Brother Santiago worked nine years in Central America. The first seven of these were spent in the missionary works that Brothers from North America had on the Atlantic Coast of Nicaragua, with the last one in Guatemala after a brief stay in his District of St. Paul and Minneapolis. In one of his last letters he expressed the following thoughts:

“I am personally weary of violence but I continue to feel a strong commitment to the suffering poor of Central America. God’s ways are not men’s ways, as the Bible says. God know why He continued to call me to Guatemala when some friends and relatives encouraged me to pull out for my own comfort and safety. I pray to God for the grace and strength to serve Him faithfully through my presence among the poor and oppressed of Guatemala. I place my life in his providence; I place my trust in Him.”

He was to die on the 13th of February, about four in the afternoon, a victim of the senseless violence that was scourging the country. The declaration made by the Brothers of Huehuetenango affirmed: “The death of Brother Santiago was no accident. Brother Miller died for what he was and what he stood for, a Christian educator, an apostle to the poor and underprivileged and a worker for justice and for social change.”

Two letters impressed me after the death of Brother Santiago. The first, from his own hand, was written to an older retired married couple in the United States. They had been paying for several scholarships for the young men of the Indigenous Center where Santiago worked. He wrote it just a few days before his death. He spoke of a young man that the community of the Brothers had decided to expel. Santiago asked that they would continue to pay into the scholarship because he would make himself personally responsible for this boy. He planned to call him to his side each night to speak to him and give him the counsel he would be needing to complete his studies. This was Brother Santiago, incapable of losing faith in the young, always disposed to give of himself unstintingly.
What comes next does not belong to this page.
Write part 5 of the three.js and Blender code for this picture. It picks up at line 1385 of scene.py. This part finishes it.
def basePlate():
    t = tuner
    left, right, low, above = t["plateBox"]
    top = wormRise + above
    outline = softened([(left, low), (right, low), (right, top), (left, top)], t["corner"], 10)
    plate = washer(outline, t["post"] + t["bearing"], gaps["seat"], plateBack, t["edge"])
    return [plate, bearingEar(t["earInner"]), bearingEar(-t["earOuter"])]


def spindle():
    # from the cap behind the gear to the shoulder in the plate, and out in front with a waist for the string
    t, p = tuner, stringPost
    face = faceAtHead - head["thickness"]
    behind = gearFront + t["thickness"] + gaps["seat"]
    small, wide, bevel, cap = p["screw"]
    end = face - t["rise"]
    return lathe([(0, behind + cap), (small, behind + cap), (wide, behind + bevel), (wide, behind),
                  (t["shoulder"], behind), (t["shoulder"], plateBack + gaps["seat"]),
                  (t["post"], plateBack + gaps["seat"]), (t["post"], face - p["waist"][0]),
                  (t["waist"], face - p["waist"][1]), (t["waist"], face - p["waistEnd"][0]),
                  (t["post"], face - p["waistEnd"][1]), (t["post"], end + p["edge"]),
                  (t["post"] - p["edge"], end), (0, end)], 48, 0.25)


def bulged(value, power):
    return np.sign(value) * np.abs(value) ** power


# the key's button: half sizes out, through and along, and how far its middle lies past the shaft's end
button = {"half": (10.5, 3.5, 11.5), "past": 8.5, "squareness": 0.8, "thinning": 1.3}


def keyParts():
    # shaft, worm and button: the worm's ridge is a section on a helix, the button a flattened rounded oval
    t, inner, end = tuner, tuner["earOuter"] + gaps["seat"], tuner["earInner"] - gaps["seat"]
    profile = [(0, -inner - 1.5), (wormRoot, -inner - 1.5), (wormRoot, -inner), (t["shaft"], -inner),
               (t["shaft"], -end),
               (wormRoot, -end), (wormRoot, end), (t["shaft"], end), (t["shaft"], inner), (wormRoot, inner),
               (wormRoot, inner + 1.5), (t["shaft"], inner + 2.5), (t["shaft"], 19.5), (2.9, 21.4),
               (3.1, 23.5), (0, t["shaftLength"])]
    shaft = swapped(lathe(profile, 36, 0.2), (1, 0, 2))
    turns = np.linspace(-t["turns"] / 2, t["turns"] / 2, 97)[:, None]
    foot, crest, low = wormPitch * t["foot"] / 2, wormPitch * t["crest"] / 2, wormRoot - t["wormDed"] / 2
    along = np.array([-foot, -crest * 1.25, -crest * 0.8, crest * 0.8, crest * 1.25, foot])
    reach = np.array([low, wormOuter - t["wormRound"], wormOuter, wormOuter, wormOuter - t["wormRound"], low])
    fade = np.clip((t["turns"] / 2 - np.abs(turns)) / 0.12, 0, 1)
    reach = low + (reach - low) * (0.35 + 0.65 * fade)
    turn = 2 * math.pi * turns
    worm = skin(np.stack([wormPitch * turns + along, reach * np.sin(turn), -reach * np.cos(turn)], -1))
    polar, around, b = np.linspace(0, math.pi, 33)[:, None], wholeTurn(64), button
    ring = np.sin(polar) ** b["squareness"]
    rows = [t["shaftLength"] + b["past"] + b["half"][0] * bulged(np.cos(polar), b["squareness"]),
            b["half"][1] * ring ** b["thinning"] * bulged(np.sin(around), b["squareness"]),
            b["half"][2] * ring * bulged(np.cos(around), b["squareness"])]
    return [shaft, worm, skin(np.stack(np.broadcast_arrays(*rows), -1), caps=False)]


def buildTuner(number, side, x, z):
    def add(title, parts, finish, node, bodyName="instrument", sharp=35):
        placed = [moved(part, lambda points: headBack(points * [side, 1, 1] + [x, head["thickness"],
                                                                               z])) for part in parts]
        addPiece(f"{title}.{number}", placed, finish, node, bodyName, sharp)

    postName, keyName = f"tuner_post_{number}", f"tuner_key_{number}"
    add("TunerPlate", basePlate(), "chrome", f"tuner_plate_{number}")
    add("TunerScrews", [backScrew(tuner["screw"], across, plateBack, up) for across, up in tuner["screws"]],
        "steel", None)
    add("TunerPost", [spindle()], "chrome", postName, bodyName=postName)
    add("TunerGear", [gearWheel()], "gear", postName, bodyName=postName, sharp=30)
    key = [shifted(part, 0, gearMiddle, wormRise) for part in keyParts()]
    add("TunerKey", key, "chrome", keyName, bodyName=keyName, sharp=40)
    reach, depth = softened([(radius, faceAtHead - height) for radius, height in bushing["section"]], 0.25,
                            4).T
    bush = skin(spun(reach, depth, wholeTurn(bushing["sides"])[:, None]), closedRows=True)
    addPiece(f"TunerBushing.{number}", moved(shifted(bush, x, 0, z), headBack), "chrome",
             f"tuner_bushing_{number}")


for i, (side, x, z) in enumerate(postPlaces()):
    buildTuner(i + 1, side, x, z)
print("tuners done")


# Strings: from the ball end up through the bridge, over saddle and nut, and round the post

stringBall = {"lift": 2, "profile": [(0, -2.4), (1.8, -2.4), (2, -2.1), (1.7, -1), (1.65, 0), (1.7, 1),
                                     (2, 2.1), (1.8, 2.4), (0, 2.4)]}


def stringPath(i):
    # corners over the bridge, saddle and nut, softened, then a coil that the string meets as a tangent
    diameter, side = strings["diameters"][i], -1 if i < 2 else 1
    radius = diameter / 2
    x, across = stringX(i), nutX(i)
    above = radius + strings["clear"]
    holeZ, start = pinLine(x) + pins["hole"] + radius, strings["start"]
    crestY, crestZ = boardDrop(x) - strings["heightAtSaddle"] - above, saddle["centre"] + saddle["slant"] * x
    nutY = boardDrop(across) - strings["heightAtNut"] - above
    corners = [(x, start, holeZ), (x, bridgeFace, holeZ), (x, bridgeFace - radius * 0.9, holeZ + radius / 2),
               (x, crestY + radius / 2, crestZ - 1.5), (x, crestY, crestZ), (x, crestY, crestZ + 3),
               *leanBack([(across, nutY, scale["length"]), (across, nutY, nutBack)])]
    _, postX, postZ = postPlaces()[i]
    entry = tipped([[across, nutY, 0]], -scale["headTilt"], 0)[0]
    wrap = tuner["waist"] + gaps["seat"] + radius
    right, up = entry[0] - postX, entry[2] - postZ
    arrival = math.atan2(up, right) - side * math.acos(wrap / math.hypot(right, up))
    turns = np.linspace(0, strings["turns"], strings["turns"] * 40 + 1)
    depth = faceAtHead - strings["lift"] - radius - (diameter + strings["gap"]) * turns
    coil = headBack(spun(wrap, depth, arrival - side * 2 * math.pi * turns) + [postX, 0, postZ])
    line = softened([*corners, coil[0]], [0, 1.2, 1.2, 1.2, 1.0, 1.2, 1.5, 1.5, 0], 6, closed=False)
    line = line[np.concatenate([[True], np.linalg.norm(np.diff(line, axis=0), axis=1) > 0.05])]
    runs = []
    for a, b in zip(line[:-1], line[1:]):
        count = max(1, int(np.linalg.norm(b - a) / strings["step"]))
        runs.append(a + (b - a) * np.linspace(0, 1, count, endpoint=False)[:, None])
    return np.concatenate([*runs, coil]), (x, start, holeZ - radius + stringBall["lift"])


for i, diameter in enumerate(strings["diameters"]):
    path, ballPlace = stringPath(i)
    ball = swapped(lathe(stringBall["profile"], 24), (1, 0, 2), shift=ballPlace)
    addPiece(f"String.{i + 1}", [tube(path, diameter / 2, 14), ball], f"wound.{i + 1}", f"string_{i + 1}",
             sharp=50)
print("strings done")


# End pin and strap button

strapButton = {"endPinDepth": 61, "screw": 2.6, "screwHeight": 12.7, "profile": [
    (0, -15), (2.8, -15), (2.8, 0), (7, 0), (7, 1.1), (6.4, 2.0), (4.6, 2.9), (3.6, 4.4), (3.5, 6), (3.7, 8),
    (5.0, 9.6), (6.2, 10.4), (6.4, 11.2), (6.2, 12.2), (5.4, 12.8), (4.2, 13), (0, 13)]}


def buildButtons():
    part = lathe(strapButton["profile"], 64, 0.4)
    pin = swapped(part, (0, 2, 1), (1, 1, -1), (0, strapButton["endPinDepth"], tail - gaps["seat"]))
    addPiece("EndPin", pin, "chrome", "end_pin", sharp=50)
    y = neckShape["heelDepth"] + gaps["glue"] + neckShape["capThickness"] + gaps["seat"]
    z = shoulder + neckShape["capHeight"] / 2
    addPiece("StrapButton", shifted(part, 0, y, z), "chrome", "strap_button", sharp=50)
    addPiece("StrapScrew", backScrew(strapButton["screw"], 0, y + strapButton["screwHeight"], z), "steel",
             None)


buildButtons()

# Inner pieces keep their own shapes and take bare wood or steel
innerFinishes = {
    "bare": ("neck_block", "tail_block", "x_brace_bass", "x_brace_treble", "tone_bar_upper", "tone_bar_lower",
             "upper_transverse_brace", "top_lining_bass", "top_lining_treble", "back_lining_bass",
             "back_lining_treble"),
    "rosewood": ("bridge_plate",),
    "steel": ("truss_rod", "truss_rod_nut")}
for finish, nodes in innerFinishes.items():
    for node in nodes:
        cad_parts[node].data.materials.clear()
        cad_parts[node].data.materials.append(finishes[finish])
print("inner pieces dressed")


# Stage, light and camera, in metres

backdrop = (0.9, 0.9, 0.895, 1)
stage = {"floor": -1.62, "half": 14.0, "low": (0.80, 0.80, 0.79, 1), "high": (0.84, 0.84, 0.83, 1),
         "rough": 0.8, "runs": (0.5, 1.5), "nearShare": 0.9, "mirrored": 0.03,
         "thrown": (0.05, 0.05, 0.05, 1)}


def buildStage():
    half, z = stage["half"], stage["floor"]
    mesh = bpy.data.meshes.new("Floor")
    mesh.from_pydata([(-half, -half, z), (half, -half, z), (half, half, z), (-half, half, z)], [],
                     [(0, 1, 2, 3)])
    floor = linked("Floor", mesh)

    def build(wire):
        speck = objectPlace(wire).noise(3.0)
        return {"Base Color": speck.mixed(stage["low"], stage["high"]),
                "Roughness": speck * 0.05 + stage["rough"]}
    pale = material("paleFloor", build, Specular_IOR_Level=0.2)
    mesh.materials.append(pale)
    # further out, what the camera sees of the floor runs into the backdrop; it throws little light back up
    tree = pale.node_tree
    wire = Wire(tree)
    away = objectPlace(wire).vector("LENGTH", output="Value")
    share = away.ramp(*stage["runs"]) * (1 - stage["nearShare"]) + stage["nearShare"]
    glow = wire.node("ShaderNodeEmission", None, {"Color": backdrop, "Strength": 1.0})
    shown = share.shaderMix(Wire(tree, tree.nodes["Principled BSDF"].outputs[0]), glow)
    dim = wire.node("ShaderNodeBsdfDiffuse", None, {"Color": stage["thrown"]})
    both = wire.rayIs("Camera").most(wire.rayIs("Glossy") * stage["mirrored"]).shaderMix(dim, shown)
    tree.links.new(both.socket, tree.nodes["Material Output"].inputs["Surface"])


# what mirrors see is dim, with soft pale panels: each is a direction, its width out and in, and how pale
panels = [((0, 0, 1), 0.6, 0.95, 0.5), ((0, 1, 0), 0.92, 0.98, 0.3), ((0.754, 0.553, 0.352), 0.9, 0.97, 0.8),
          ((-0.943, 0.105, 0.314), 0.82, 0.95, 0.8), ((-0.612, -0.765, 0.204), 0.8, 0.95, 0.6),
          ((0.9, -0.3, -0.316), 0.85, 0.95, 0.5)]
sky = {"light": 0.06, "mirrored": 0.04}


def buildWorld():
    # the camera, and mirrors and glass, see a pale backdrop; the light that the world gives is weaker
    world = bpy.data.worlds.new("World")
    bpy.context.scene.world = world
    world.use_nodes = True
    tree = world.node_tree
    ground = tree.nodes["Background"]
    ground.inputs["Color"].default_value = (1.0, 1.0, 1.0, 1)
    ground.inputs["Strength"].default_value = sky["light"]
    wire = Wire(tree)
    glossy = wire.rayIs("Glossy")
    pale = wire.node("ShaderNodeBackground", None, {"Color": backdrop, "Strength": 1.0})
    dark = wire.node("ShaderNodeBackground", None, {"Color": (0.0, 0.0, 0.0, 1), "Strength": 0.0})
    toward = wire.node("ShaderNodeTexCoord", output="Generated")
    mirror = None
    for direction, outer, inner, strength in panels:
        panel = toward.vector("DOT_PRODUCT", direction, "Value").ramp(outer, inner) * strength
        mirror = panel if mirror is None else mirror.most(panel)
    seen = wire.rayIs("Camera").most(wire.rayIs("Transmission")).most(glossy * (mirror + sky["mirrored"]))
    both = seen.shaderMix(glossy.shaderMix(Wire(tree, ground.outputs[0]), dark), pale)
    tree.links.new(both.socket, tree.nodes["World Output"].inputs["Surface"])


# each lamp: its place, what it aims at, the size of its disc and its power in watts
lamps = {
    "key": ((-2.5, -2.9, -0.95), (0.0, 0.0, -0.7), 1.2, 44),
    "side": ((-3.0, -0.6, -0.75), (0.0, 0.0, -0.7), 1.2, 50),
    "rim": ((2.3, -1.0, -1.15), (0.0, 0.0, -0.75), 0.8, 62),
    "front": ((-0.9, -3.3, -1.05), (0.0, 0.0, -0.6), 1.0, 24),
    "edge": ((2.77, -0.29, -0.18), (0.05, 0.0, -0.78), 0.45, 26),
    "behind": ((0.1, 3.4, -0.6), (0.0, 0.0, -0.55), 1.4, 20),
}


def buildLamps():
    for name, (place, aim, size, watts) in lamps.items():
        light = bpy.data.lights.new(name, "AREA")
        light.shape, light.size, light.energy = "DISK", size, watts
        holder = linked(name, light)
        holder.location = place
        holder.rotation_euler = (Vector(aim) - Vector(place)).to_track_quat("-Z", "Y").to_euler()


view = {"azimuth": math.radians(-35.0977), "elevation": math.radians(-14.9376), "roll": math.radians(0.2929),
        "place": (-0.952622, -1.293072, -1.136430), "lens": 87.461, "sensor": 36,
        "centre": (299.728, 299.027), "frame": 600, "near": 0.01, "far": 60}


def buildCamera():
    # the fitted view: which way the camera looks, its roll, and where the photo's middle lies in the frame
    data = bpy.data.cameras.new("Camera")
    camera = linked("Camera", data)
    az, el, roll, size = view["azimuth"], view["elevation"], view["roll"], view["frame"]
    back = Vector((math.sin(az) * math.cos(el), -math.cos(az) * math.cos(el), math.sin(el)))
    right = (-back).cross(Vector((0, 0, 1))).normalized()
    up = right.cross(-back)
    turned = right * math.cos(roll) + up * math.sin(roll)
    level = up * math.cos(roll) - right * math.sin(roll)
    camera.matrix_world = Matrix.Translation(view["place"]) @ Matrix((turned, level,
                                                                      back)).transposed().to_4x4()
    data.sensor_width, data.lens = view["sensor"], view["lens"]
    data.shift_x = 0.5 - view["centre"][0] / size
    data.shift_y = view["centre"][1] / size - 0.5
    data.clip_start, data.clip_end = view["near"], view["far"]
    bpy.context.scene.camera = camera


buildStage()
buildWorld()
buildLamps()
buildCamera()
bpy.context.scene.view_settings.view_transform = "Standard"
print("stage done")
We are reminded of the Good Shepherd.

The second letter is from a former student of the Indigenous Institute “Santiago”, written on the 17th of February, 1982, scarcely four days after the murder of our Brother, from the small city of Sololá, in the largely indigenous western part of Guatemala. I treasure it. “The purpose of this letter is simply this: SANTIAGO MILLER, a man who will always be alive in our midst, who gave himself to the poor and died among them. Truly, Brothers, I share my sorrow with all the Lasallian Brothers. As a former student of the Indigenous Institute, I know well and can never forget the love of the Brothers for the children, the youth and the poor. I want to join my prayers to yours to ask of Jesus, our God, and our Patron, St. John Baptist de La Salle, that they help us and that they would bring down blessings upon the Brothers. May there be more Brothers and may they not become disheartened. If a seed dies it will bear fruit. One leader has died but more will be born.”
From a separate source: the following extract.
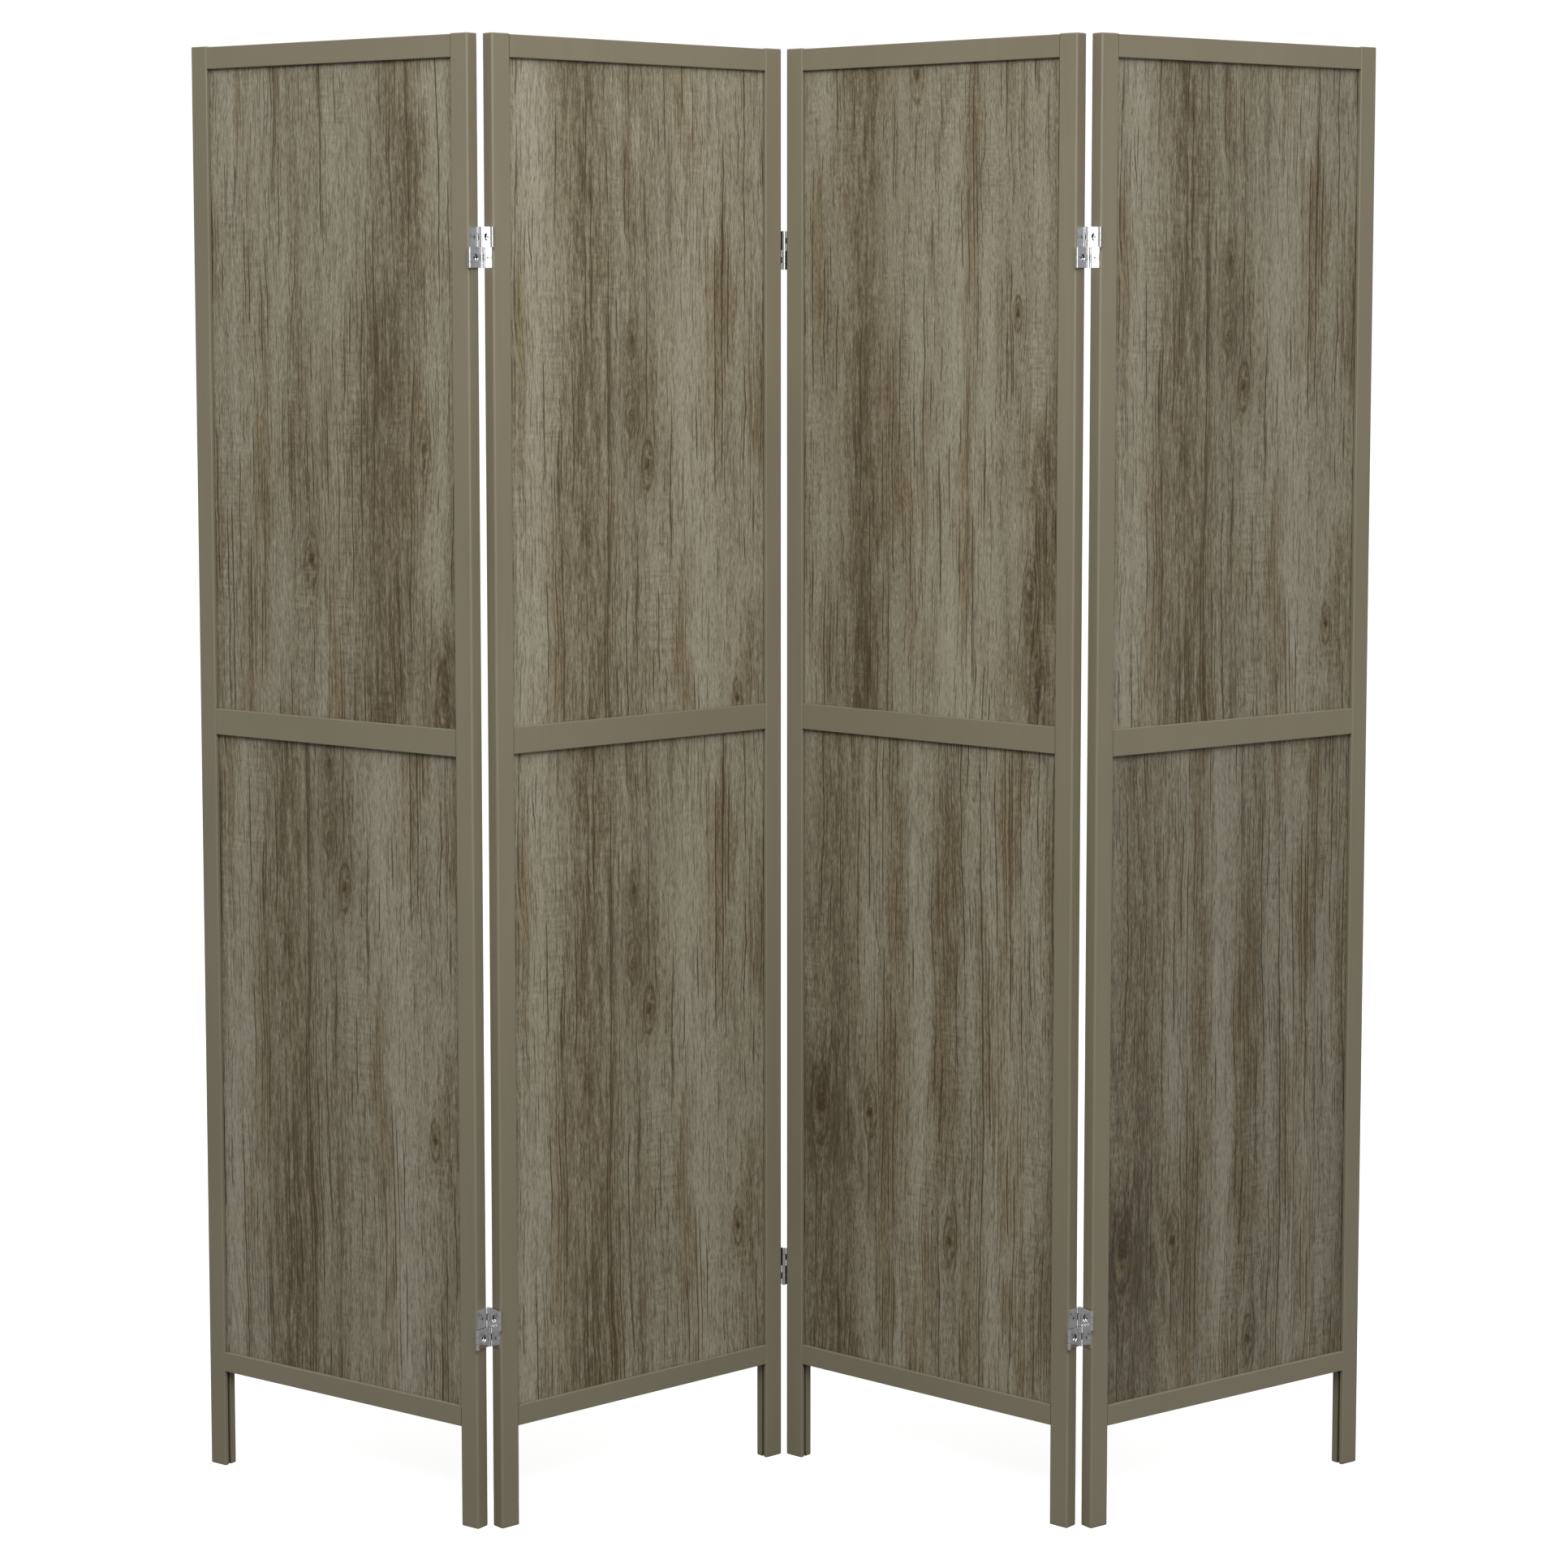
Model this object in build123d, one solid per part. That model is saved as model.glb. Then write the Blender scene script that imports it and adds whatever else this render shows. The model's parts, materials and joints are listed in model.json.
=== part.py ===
from build123d import *
import os

# Folding room divider screen: four framed panels joined edge to edge by crossed-link hinges.
# Millimetres, +Z up, viewer on the -Y side, origin on the floor at the middle of the footprint.

# Panel outline
PANEL_COUNT = 4
PANEL_HEIGHT = 1790.0
PANEL_WIDTH = 445.0

# Stiles: the two uprights of a panel, running down into the legs
STILE_WIDTH = 26.0
STILE_THICKNESS = 19.0
OUTER_EDGE_RADIUS = 2.5
INNER_EDGE_RADIUS = 1.5
STILE_END_CHAMFER = 0.8

# Rails: the three cross members of a panel
RAIL_THICKNESS = 18.0
RAIL_EDGE_RADIUS = 1.0
TOP_RAIL_HEIGHT = 27.0
TOP_RAIL_DROP = 0.8
MID_RAIL_HEIGHT = 32.5
MID_RAIL_UNDERSIDE = 941.0
OUTER_PANEL_MID_RAIL_DROP = 3.0
BOTTOM_RAIL_HEIGHT = 25.0
LEG_LENGTH = 122.6

# Groove that holds the boards, cut into every inner edge of the frame
GROOVE_FRONT_LIP = 5.0
GROOVE_WIDTH = 4.6
GROOVE_DEPTH = 6.0
TONGUE_GLUE_GAP = 0.1

# Boards
BOARD_THICKNESS = 3.2
BOARD_TUCK = 5.0
BOARD_BACK_CLEARANCE = 0.2

# Folding: angle of each fold away from flat as the screen stands
NEAR_FOLD_ANGLE = 76.0
FAR_FOLD_ANGLE = 81.0

# Hinges: two on every fold, pinned outside the front faces and outside the back faces
FOLD_GAP = 5.0
PIN_STANDOFF = 1.3
KNUCKLE_RADIUS = FOLD_GAP / 2
SHEET_THICKNESS = 1.0
PIN_RADIUS = 1.45
PIN_RUNNING_CLEARANCE = 0.05
PIN_END_CHAMFER = 0.3
HINGE_HEIGHT = 48.0
UPPER_HINGE_CENTRE = 1541.0
LOWER_HINGE_CENTRE = 246.0
HALF_SPLIT_GAP = 0.3
KNUCKLE_END_GAP = 0.25
LEAF_SETBACK = 1.6
LEAF_CORNER_RADIUS = 0.8
LINK_NOTCH_CLEARANCE = 0.4
ACCESS_HOLE_RADIUS = 4.5

# Countersunk cross-head wood screws
SCREW_HEAD_RADIUS = 3.4
SCREW_SHANK_RADIUS = 1.75
SCREW_LENGTH = 16.0
SCREW_TIP_LENGTH = 2.5
SCREW_TIP_RADIUS = 0.3
CROSS_SLOT_LENGTH = 3.8
CROSS_SLOT_WIDTH = 0.9
CROSS_SLOT_DEPTH = 1.3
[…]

Twenty-five years after his martyrdom, we remember once more the great gift that God has granted us in the person of Brother Santiago and we offer his life and death to the Lord. His years of service in Central America, his work with the young men of the Indigenous Center, his labors on the farm, his blood shed unjustly while he was repairing the exterior of the house. It was a death while doing manual work, the work of our laborers and campesinos that he loved so much.

And we offer all this to the Lord, not with resentment and bitterness, but with joy and hope because we know that for the Christian, the paschal mystery does not end with death, because we know that if the grain falls on the ground and does not die, it will not bear fruit. Because we believe that the very best that we can offer to the Lord from the life of Brother Santiago is exactly this, his contagious joy, his love of life and of the soil, his capacity for friendship, his words of encouragement in those late hours of counseling with the boys.

And from heaven may he help us to be:

• Visible signs of the love of the Father;
• Persevering laborers in the saving work of Christ, especially among the Indigenous people and the most needy youngsters;
• Men full of the Spirit, who live and assist others to live of that Spirit that is love, peace, joy, generosity, understanding, goodness… (Galatians 6, 22).

If we live like this, we will be prepared to give our very life, as Brother Santiago has done, for in the words of our Founder: “The only gratitude that you have a right to expect for having instructed the children, especially the poor, will be insults, calumnies, persecutions and even death itself. Such was the reward of the saints and the Apostles as it was of our Lord Jesus Christ. Do not expect anything else, but only to work for God in the ministry that He has confided to you” (Meditation 155, 3).